Secondly, Griebel says this would be a short-term deferral, giving his administration enough time to convince unions to grant more concessions, while also giving the state’s economy more time to grow. The goal would be to make those deferred payments to the pension fund as soon as possible after his first two-year budget.

The alternative, he adds, is to continue a pattern that has undercut the state’s economy for the past decade.

Connecticut governors and legislatures approved significant tax hikes in 2009, 2011 and 2015, Griebel noted, adding that key priorities like municipal aid and transportation have been short-changed over the same period.

“I don’t think what I’m proposing has any more risk than we are looking at now,” Griebel said.

But the head of the Connecticut AFL-CIO, Lori J. Pelletier, said Griebel’s approach not only duplicates the fiscal sins of the past, but is myopic in nature.

“We continue to have this laser focus on state employees and how much more they should give back,” she said. “There’s lots of other areas of the budget that we could look at.”

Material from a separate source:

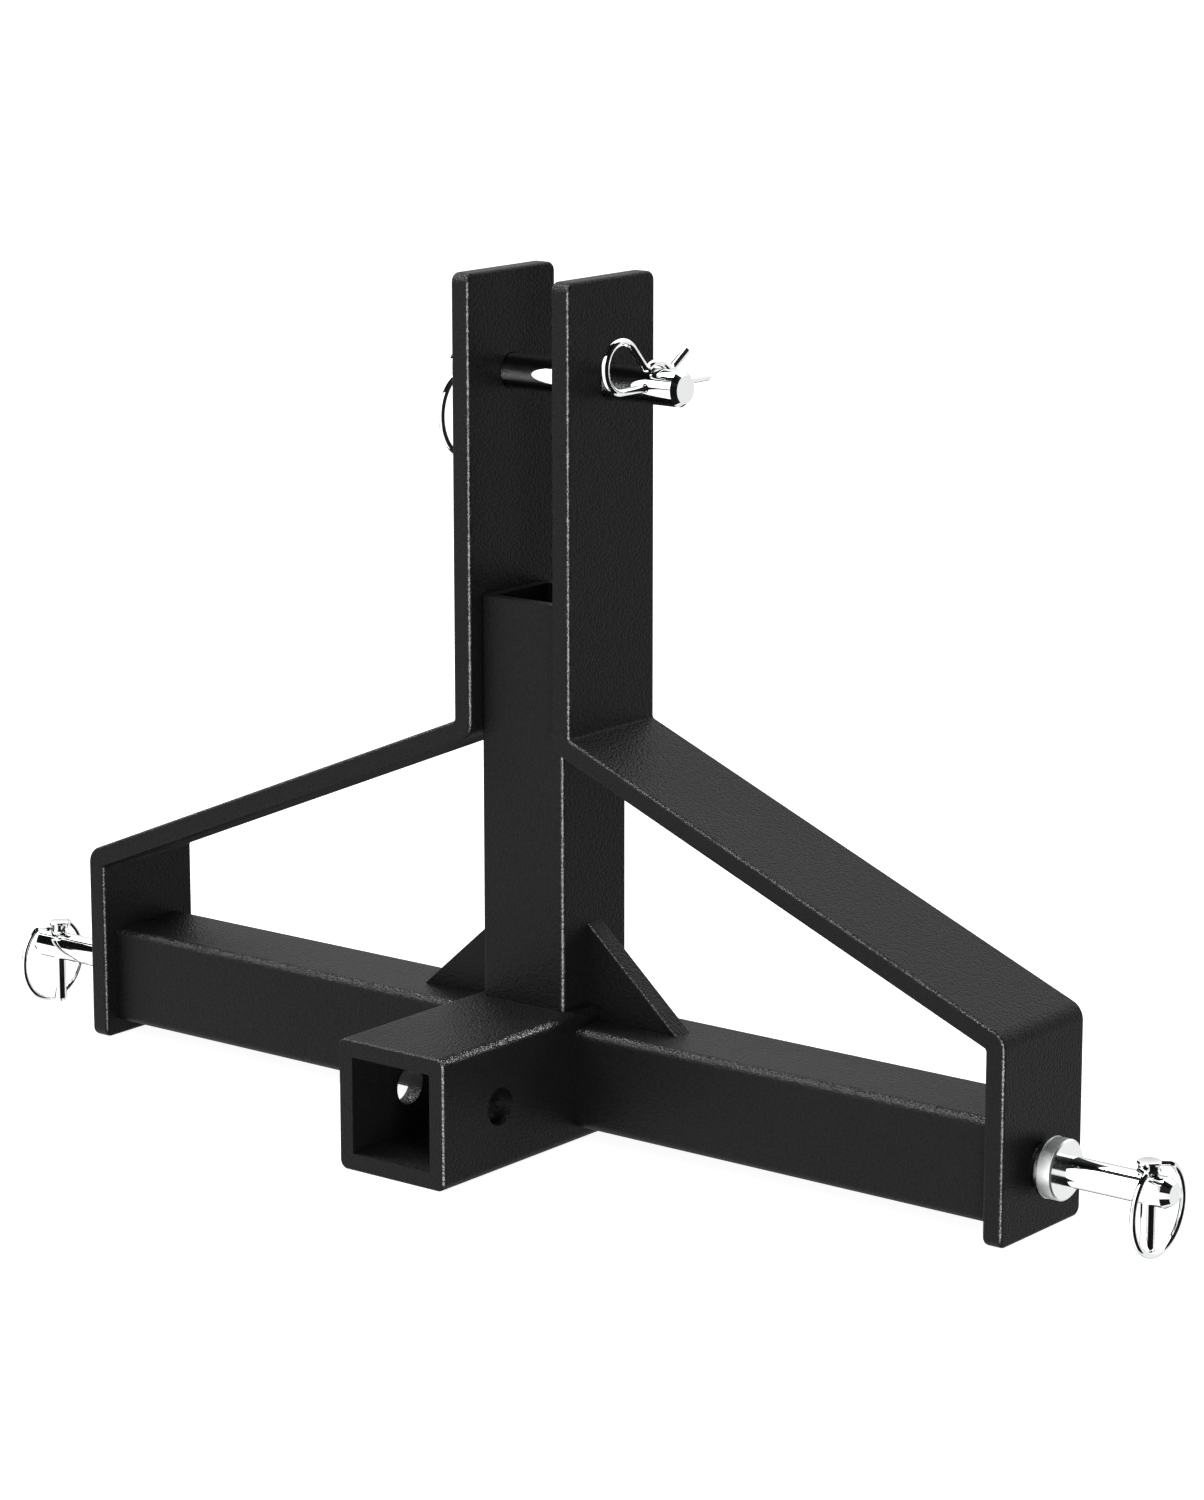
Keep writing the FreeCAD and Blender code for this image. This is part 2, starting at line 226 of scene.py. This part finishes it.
upward = add(tree, "ShaderNodeSeparateXYZ", {0: place.outputs["Normal"]})
settled = add(tree, "ShaderNodeMapRange", {"Value": upward.outputs["Z"], "From Min": 0.3, "From Max": 0.9,
                                           "To Min": 0.4, "To Max": 1.0})
grain = add(tree, "ShaderNodeBump", {"Height": sand.outputs["Distance"], "Distance": 0.0005,
                                     "Strength": settled.outputs["Result"]}, invert=True)
coat = add(tree, "ShaderNodeBsdfPrincipled", {"Base Color": tint.outputs["Color"],
                                              "Roughness": sheen_spread.outputs["Result"],
                                              "Specular IOR Level": 0.1, "Normal": grain.outputs["Normal"]})
tree.links.new(coat.outputs[0], out.inputs["Surface"])
coated = ["receiver_tube", "mast_column"]
for name in ("crossbar", "side_bar", "gusset", "pin_boss"):
    coated += [name + "_left", name + "_right"]
coated_steel = bpy.data.collections.new("coated_steel")
for name in coated:
    nodes[name].material_slots[0].material = powder_coat
    coated_steel.objects.link(nodes[name])
for strip in edge_strips:
    strip.light_linking.receiver_collection = coated_steel
receiver_alone = bpy.data.collections.new("receiver_alone")
receiver_alone.objects.link(nodes["receiver_tube"])
receiver_strip.light_linking.receiver_collection = receiver_alone

# Lower hitch pins, seated through the end plates.
# Round steel bar, turned with a tapered tip, cross drilled for the linch pin and bright chrome plated.
mm = 0.001
hands = (("left", -1), ("right", 1))
pin_height = 35.5 * mm
pin_root = 300.5 * mm
linch_x = 374.0 * mm
linch_bore = 4.05
# The rings close to each other stand beside the bore, so that its cut doesn't spoil the shading.
pin_profile = [(0, 8.0), (66, 8.0), (67, 8.0), (80, 8.0), (81, 8.0), (84.3, 8.0), (88.8, 5.6)]


def plating(name, colour, smears, side_roughness, end_roughness):
    """Plated steel, with smears of a scale and a detail, and another finish on flat ends across X."""
    material = bpy.data.materials.new(name)
    tree, out = start_shader(material, "ShaderNodeOutputMaterial")
    place = add(tree, "ShaderNodeTexCoord")
    smear = add(tree, "ShaderNodeTexNoise", {"Vector": place.outputs["Object"], "Scale": smears[0],
                                             "Detail": smears[1]})
    side = add(tree, "ShaderNodeMapRange", {"Value": smear.outputs["Fac"], "To Min": side_roughness[0],
                                            "To Max": side_roughness[1]})
    facing = add(tree, "ShaderNodeSeparateXYZ", {0: place.outputs["Normal"]})
    outward = add(tree, "ShaderNodeMath", {0: facing.outputs["X"]}, operation="ABSOLUTE")
    on_end = add(tree, "ShaderNodeMath", {0: outward.outputs[0], 1: 0.99}, operation="GREATER_THAN")
    skin = add(tree, "ShaderNodeMix", {0: on_end.outputs[0], 2: side.outputs["Result"], 3: end_roughness})
    plate = add(tree, "ShaderNodeBsdfPrincipled", {"Base Color": (*colour, 1), "Metallic": 1.0,
                                                   "Roughness": skin.outputs[0]})
    tree.links.new(plate.outputs[0], out.inputs["Surface"])
    return material


def finished_mesh(shape):
    """The mesh with its faces turned outward and shaded smooth, with edges over 25 degrees kept sharp."""
    bmesh.ops.recalc_face_normals(shape, faces=shape.faces)
    mesh = bpy.data.meshes.new("shape")
    shape.to_mesh(mesh)
    shape.free()
    mesh.shade_smooth()
    mesh.set_sharp_from_angle(angle=math.radians(25))
    return mesh


def turned_mesh(start, axis, profile, sides=128):
    """A closed solid turned about the axis; the profile lists (distance along it, radius) in millimetres."""
    axis = Vector(axis)
    across = axis.orthogonal().normalized()
    upward = axis.cross(across)
    shape = bmesh.new()
    rings = []
    for distance, radius in profile:
        ring = []
        for i in range(sides):
            turn = 2 * math.pi * i / sides
            spoke = across * math.cos(turn) + upward * math.sin(turn)
            ring.append(shape.verts.new(Vector(start) + axis * distance * mm + spoke * radius * mm))
        rings.append(ring)
    for ring, following in zip(rings, rings[1:]):
        for i in range(sides):
            shape.faces.new((ring[i - 1], ring[i], following[i], following[i - 1]))
    shape.faces.new(rings[0])
    shape.faces.new(rings[-1])
    return finished_mesh(shape)


def drilled(piece, place, axis, radius):
    """Cuts a round hole of the given radius in millimetres through the piece, about a point on its axis."""
    length = 80
    start = place - Vector(axis) * length / 2 * mm
    drill = bpy.data.objects.new("drill", turned_mesh(start, axis, [(0, radius), (length, radius)], 64))
    bpy.context.scene.collection.objects.link(drill)
    cut = piece.modifiers.new("hole", "BOOLEAN")
    cut.object = drill
    cut.solver = "EXACT"
    bpy.context.view_layer.update()
    holed = bpy.data.meshes.new_from_object(piece.evaluated_get(bpy.context.evaluated_depsgraph_get()))
    piece.modifiers.clear()
    piece.data = holed
    bpy.data.objects.remove(drill)
    holed.set_sharp_from_angle(angle=math.radians(25))


def stand_in(name, mesh, material, node, body):
    """A smoothly finished piece that stands for a CAD node and moves with its body."""
    piece = bpy.data.objects.new(name, mesh)
    mesh.materials.append(material)
    bpy.context.scene.collection.objects.link(piece)
    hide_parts(node)
    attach(piece, body)
    return piece


bright = plating("bright_chrome", (0.93, 0.95, 0.945), (120.0, 2.0), (0.02, 0.05), 0.16)


def plated(name, mesh, node, body):
    """A stand-in with the bright chrome of the pins, rings and clip."""
    return stand_in(name, mesh, bright, node, body)


for hand, side in hands:
    mesh = turned_mesh((side * pin_root, 0, pin_height), (side, 0, 0), pin_profile)
    pin = plated("hitch_pin_" + hand, mesh, "lower_pin_" + hand, "frame")
    drilled(pin, Vector((side * linch_x, 0, pin_height)), (0, 0, 1), linch_bore)

# Washers and collars on the lower pins.
# Turned steel: the thin washers are bright plated, and the collars are zinc plated, satin round the side
# from the tool marks and brighter on the faced end.
zinc = plating("satin_zinc", (0.93, 0.955, 0.95), (300.0, 3.0), (0.38, 0.46), 0.14)
collar_start = 318.4 * mm
collar_middle = 322.6 * mm
collar_bore = 8.05
collar_profile = [(0, 15.2), (0.6, 15.8), (7.6, 15.8), (8.4, 15.0)]
collars = bpy.data.collections.new("collars")
for hand, side in hands:
    nodes["pin_washer_" + hand].material_slots[0].material = bright
    mesh = turned_mesh((side * collar_start, 0, pin_height), (side, 0, 0), collar_profile)
    collar = stand_in("collar_" + hand, mesh, zinc, "pin_collar_" + hand, "frame")
    drilled(collar, Vector((side * collar_middle, 0, pin_height)), (1, 0, 0), collar_bore)
    collars.objects.link(collar)
    collars.objects.link(nodes["pin_washer_" + hand])
collar_strip.light_linking.receiver_collection = collars

# Linch pins, which drop through the lower pins.
# Turned steel with a waisted head, cross drilled for the studs of the spring ring, and chrome plated.
linch_foot = 1.6 * mm
hinge_height = 46.8 * mm
stud_bore = 1.9
shank_profile = [(0, 2.3), (2.0, 3.75), (42.2, 3.75), (42.2, 5.25), (43.2, 6.25), (44.4, 5.5), (46.4, 5.5)]
rounding = [math.radians(a) for a in range(0, 91, 15)]
shank_profile += [(47.4 + 1.2 * math.sin(a), 5.05 + 1.2 * math.cos(a)) for a in rounding]
for hand, side in hands:
    mesh = turned_mesh((side * linch_x, 0, linch_foot), (0, 0, 1), shank_profile, 64)
    pin = plated("drop_pin_" + hand, mesh, "linch_pin_" + hand, "linch_" + hand)
    drilled(pin, Vector((side * linch_x, 0, hinge_height)), (0, 1, 0), stud_bore)

# Spring rings of the linch pins.
# Open hoops of round spring wire, sprung into the head and snapped round the lower pin, chrome plated.
hoop_radius = 23.6 * mm
hoop_wire = 1.6 * mm
hoop_offset = 5.65 * mm
half_gap = 12.0 * mm
stud_root = 3 * mm
stud_end = 8.15 * mm
stud_bend = 2.2 * mm
hoop_bend = 1.6 * mm
lead_in = 6
X, Y, Z = Vector((1, 0, 0)), Vector((0, 1, 0)), Vector((0, 0, 1))


def arc(centre, first, second, start, end, step=4):
    """Points of an arc from the start to the end angle in degrees; first and second are its radii."""
    count = max(2, round(abs(end - start) / step))
    turns = [math.radians(start + (end - start) * i / count) for i in range(count + 1)]
    return [centre + first * math.cos(a) + second * math.sin(a) for a in turns]


def bent(points, radii):
    """A path with the bend radius given for each of its points, none at its ends."""
    path = []
    for i, (corner, radius) in enumerate(zip(points, radii)):
        if not radius:
            path.append(corner)
            continue
        back = (points[i - 1] - corner).normalized()
        ahead = (points[i + 1] - corner).normalized()
        half = back.angle(ahead) / 2
        centre = corner + (back + ahead).normalized() * (radius / math.sin(half))
        first = corner + back * (radius / math.tan(half)) - centre
        last = corner + ahead * (radius / math.tan(half)) - centre
        sweep = first.angle(last)
        count = max(3, round(math.degrees(sweep) / 6))
        for j in range(count + 1):
            share = sweep * j / count
            spoke = (first * math.sin(sweep - share) + last * math.sin(share)) / math.sin(sweep)
            path.append(centre + spoke)
    return path


def wire_mesh(path, radius, closed=False, sides=32):
    """Round wire of the given radius along the path; open ends are cut square, with the burr taken off."""
    bevel = radius * 0.2
    radii = [radius] * len(path)
    if not closed:
        first = (path[1] - path[0]).normalized() * bevel
        last = (path[-2] - path[-1]).normalized() * bevel
        path = [path[0], path[0] + first] + path[1:-1] + [path[-1] + last, path[-1]]
        radii = [radius - bevel, radius] + radii[1:-1] + [radius, radius - bevel]
    shape = bmesh.new()
    rings = []
    across = None
    count = len(path)
    for i, (middle, thickness) in enumerate(zip(path, radii)):
        before = path[i - 1] if closed or i > 0 else middle
        after = path[(i + 1) % count] if closed or i < count - 1 else middle
        heading = (after - before).normalized()
        if across is None:
            across = heading.orthogonal()
        across = (across - heading * across.dot(heading)).normalized()
        upward = heading.cross(across)
        turns = [2 * math.pi * k / sides for k in range(sides)]
        spokes = [across * math.cos(a) + upward * math.sin(a) for a in turns]
        rings.append([shape.verts.new(middle + spoke * thickness) for spoke in spokes])
    following = rings[1:] + rings[:1] if closed else rings[1:]
    for ring, ahead in zip(rings, following):
        for k in range(sides):
            shape.faces.new((ring[k - 1], ring[k], ahead[k], ahead[k - 1]))
    if not closed:
        shape.faces.new(rings[0])
        shape.faces.new(rings[-1])
    return finished_mesh(shape)


for hand, side in hands:
    plane = X * side * (linch_x + hoop_offset)
    centre = plane + Z * (hinge_height - math.sqrt(hoop_radius ** 2 - half_gap ** 2))
    opening = math.degrees(math.asin(half_gap / hoop_radius))
    ends = []
    for way in (1, -1):
        stud = X * side * linch_x + Z * hinge_height
        elbow = stud + Y * way * stud_end
        hoop_end = plane + Y * way * half_gap + Z * hinge_height
        ends.append([stud + Y * way * stud_root, elbow, hoop_end])
    hoop = arc(centre, Z * hoop_radius, Y * hoop_radius, opening + lead_in, 360 - opening - lead_in)
    points = ends[0] + hoop + ends[1][::-1]
    radii = [0, stud_bend, hoop_bend] + [0] * len(hoop) + [hoop_bend, stud_bend, 0]
    mesh = wire_mesh(bent(points, radii), hoop_wire)
    plated("spring_hoop_" + hand, mesh, "linch_ring_" + hand, "hoop_" + hand)

# Top pin, through both mast plates.
# Round steel bar with a tapered tip, cross drilled for the clip and the pull ring, chrome plated.
top_pin_start = -64.4 * mm
top_pin_height = 406.2 * mm
top_pin_radius = 9.5
clip_x = 67.8 * mm
clip_bore = 2.35
eye_x = -56.2 * mm
eye_bore = 4.5
straight = (1.5, 2.6, 13.8, 14.8, 128, 129, 135.4, 136.4, 148.3)
top_pin_profile = [(0, 8.0)] + [(distance, top_pin_radius) for distance in straight] + [(151.4, 7.5)]
mesh = turned_mesh((top_pin_start, 0, top_pin_height), (1, 0, 0), top_pin_profile)
top_pin = plated("mast_pin", mesh, "top_pin", "top_pin")
drilled(top_pin, Vector((clip_x, 0, top_pin_height)), (0, 1, 0), clip_bore)
drilled(top_pin, Vector((eye_x, 0, top_pin_height)), (0, 1, 0), eye_bore)

# Pull ring, in the eye of the top pin.
# Round wire bent to a ring and butt welded, chrome plated.
ring_radius = 24 * mm
ring_wire = 1.7 * mm
ring_height = 381.66 * mm
ring_path = arc(X * eye_x + Z * ring_height, Y * ring_radius, Z * ring_radius, 0, 360, 3)[:-1]
plated("pull_loop", wire_mesh(ring_path, ring_wire, closed=True), "top_pin_ring", "pull_ring")

# Hairpin clip, through the outer end of the top pin.
# Spring wire: a straight leg through the hole, a round loop, and a leg that hugs the top of the pin.
clip_wire = 2.05
leg_tip = 45
loop_radius = 13
loop_along = -29.3
loop_sweep = 227.4
clearance = 0.9
wrap = math.radians(35)
wrap_radius = top_pin_radius + clip_wire + clearance
neck_bend = 3 * mm
heel_bend = 5 * mm
heel_along = 11.8
tail_tip = (26, 16.1)
pin_line = X * clip_x + Z * top_pin_height


def clip_point(along, rise):
    """A point of the clip's wire, in millimetres along it and above the middle of the top pin."""
    return pin_line + Y * along * mm + Z * rise * mm


loop = arc(clip_point(loop_along, loop_radius), Z * -loop_radius * mm, Y * -loop_radius * mm, 0, loop_sweep)
# From the loop the wire runs straight down to the neck, where it meets the line that rises to the crown.
last_along = loop_along - loop_radius * math.sin(math.radians(loop_sweep))
last_rise = loop_radius - loop_radius * math.cos(math.radians(loop_sweep))
steep = math.radians(loop_sweep - 180)
crown = wrap_radius / math.cos(wrap)
run = last_rise - crown - math.tan(wrap) * last_along
run /= math.sin(steep) + math.tan(wrap) * math.cos(steep)
neck = clip_point(last_along + run * math.cos(steep), last_rise - run * math.sin(steep))
heel = clip_point(heel_along, crown - heel_along * math.tan(wrap))
points = [clip_point(leg_tip, 0)] + loop + [neck, clip_point(0, crown), heel, clip_point(*tail_tip)]
radii = [0] * (len(loop) + 1) + [neck_bend, wrap_radius * mm, heel_bend, 0]
plated("spring_clip", wire_mesh(bent(points, radii), clip_wire * mm), "hairpin_clip", "top_pin")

The state provides billions of dollars in sales, income and business tax credits and exemptions each year. Some of these tax breaks have strong support from most political circles and constituent groups, such as the sales tax exemption on groceries.

But others are never tested or reviewed to determine if they return any economic value, Pelletier said. And then there is Connecticut’s “shadow government,” the term labor leaders use for the millions of public dollars spent annually on contracts for private services — legal, architectural, planning, media and others.

Griebel said he is hopeful that unions would come to the table to discuss concessions, even though state employees already approved givebacks in 2009, 2011 and 2017. That last deal severely restricts the next governor’s ability to lay off workers. The main exceptions are non-union staff, workers hired after the concessions deal took effect on July 1, 2017, and the state police — who didn’t grant concessions.

All remaining workers are exempt from layoffs through the first two fiscal years after the election.